> [Problem requirements]: Copy out the listing exactly.
-- Start --
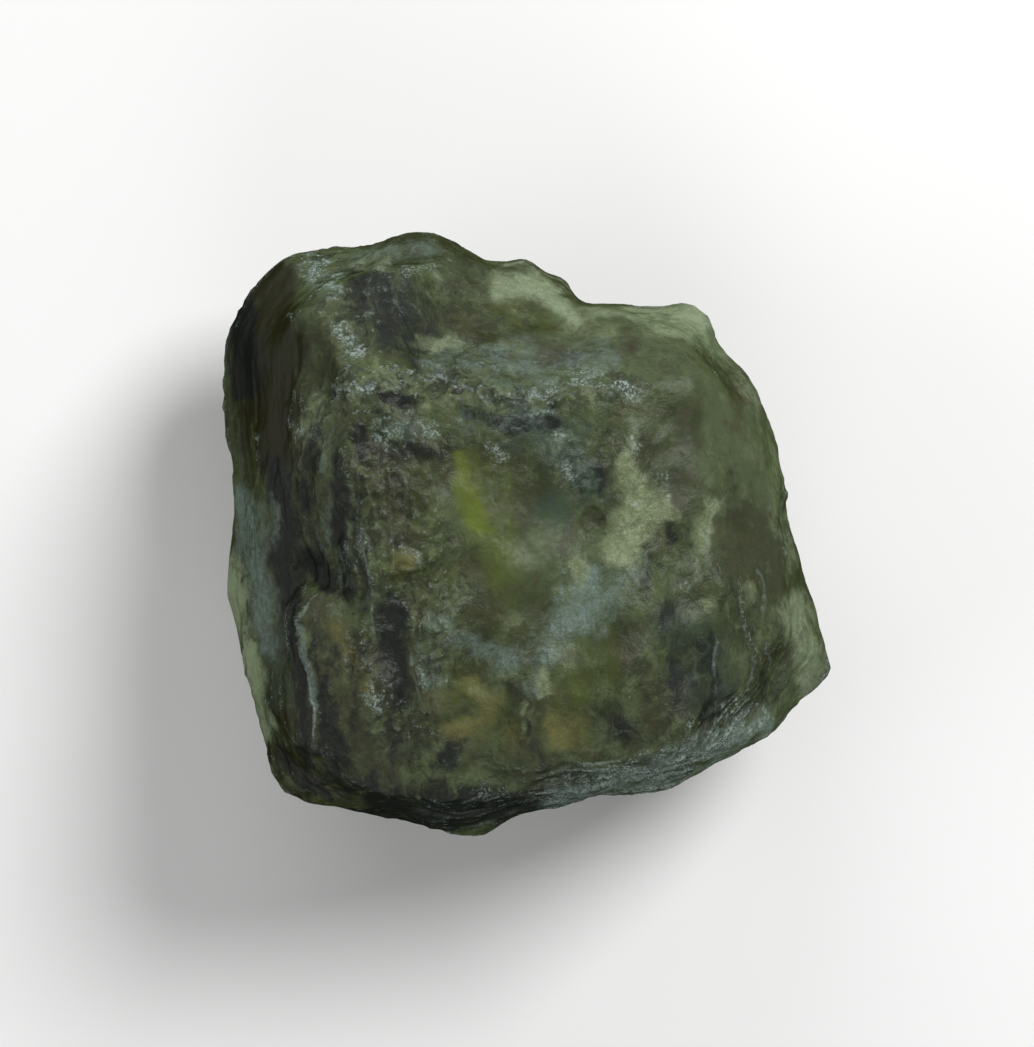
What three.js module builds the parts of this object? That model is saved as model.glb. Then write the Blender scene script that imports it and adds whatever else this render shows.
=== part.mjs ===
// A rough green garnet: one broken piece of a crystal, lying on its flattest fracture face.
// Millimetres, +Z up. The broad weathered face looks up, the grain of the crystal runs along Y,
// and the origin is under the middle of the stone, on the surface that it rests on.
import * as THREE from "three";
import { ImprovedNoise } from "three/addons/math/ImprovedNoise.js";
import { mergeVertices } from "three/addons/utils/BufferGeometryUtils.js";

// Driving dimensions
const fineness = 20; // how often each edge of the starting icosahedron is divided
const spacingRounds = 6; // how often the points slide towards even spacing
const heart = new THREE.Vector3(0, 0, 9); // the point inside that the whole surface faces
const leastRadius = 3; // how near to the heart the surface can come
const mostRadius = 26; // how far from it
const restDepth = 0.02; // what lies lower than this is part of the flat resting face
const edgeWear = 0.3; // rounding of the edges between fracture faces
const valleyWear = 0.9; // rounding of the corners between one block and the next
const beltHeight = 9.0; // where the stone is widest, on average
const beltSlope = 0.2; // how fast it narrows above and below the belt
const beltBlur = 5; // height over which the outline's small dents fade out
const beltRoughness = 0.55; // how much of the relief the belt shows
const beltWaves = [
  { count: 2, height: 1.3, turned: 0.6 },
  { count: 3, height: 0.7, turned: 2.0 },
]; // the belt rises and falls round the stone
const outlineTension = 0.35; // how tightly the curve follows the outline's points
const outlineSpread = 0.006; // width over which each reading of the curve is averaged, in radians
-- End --
> [Response]:
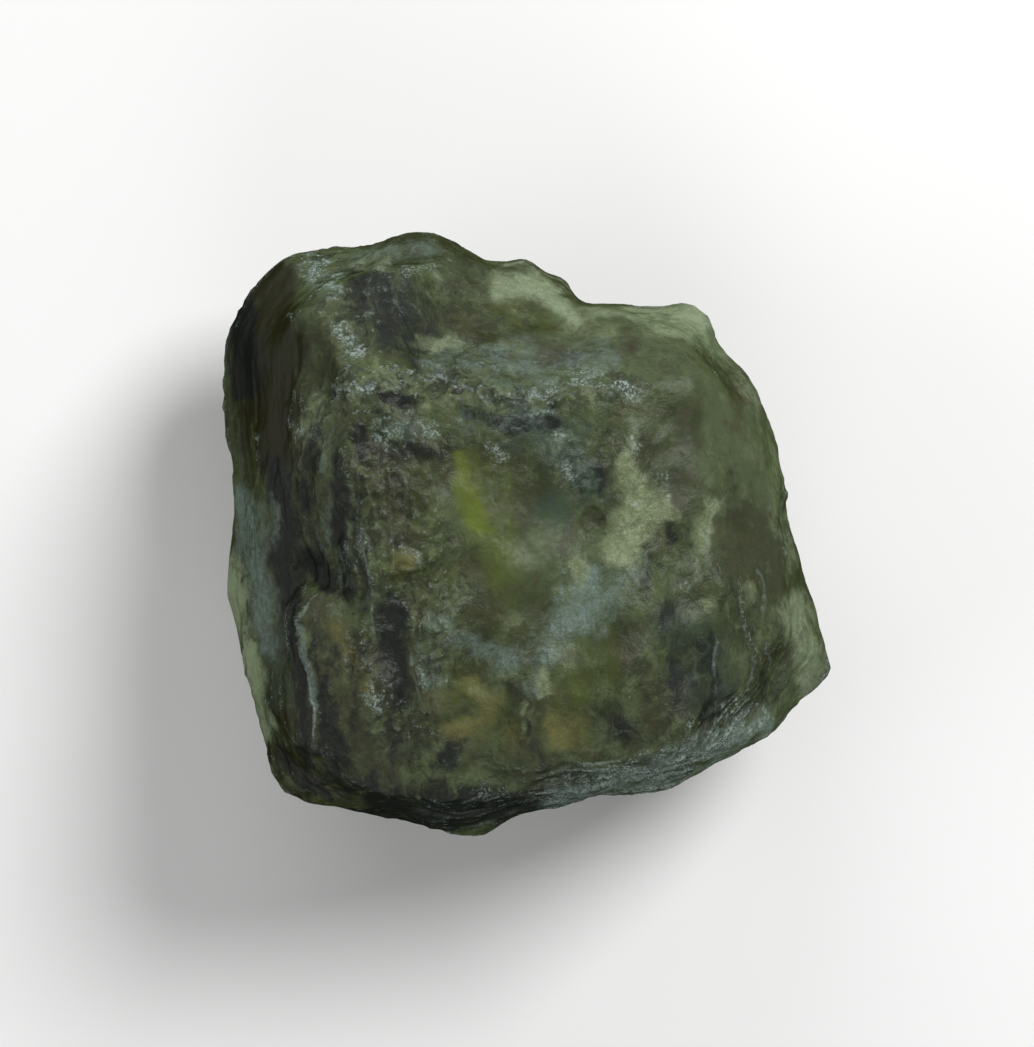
What three.js module builds the parts of this object? That model is saved as model.glb. Then write the Blender scene script that imports it and adds whatever else this render shows.
=== part.mjs ===
// A rough green garnet: one broken piece of a crystal, lying on its flattest fracture face.
// Millimetres, +Z up. The broad weathered face looks up, the grain of the crystal runs along Y,
// and the origin is under the middle of the stone, on the surface that it rests on.
import * as THREE from "three";
import { ImprovedNoise } from "three/addons/math/ImprovedNoise.js";
import { mergeVertices } from "three/addons/utils/BufferGeometryUtils.js";

// Driving dimensions
const fineness = 20; // how often each edge of the starting icosahedron is divided
const spacingRounds = 6; // how often the points slide towards even spacing
const heart = new THREE.Vector3(0, 0, 9); // the point inside that the whole surface faces
const leastRadius = 3; // how near to the heart the surface can come
const mostRadius = 26; // how far from it
const restDepth = 0.02; // what lies lower than this is part of the flat resting face
const edgeWear = 0.3; // rounding of the edges between fracture faces
const valleyWear = 0.9; // rounding of the corners between one block and the next
const beltHeight = 9.0; // where the stone is widest, on average
const beltSlope = 0.2; // how fast it narrows above and below the belt
const beltBlur = 5; // height over which the outline's small dents fade out
const beltRoughness = 0.55; // how much of the relief the belt shows
const beltWaves = [
  { count: 2, height: 1.3, turned: 0.6 },
  { count: 3, height: 0.7, turned: 2.0 },
]; // the belt rises and falls round the stone
const outlineTension = 0.35; // how tightly the curve follows the outline's points
const outlineSpread = 0.006; // width over which each reading of the curve is averaged, in radians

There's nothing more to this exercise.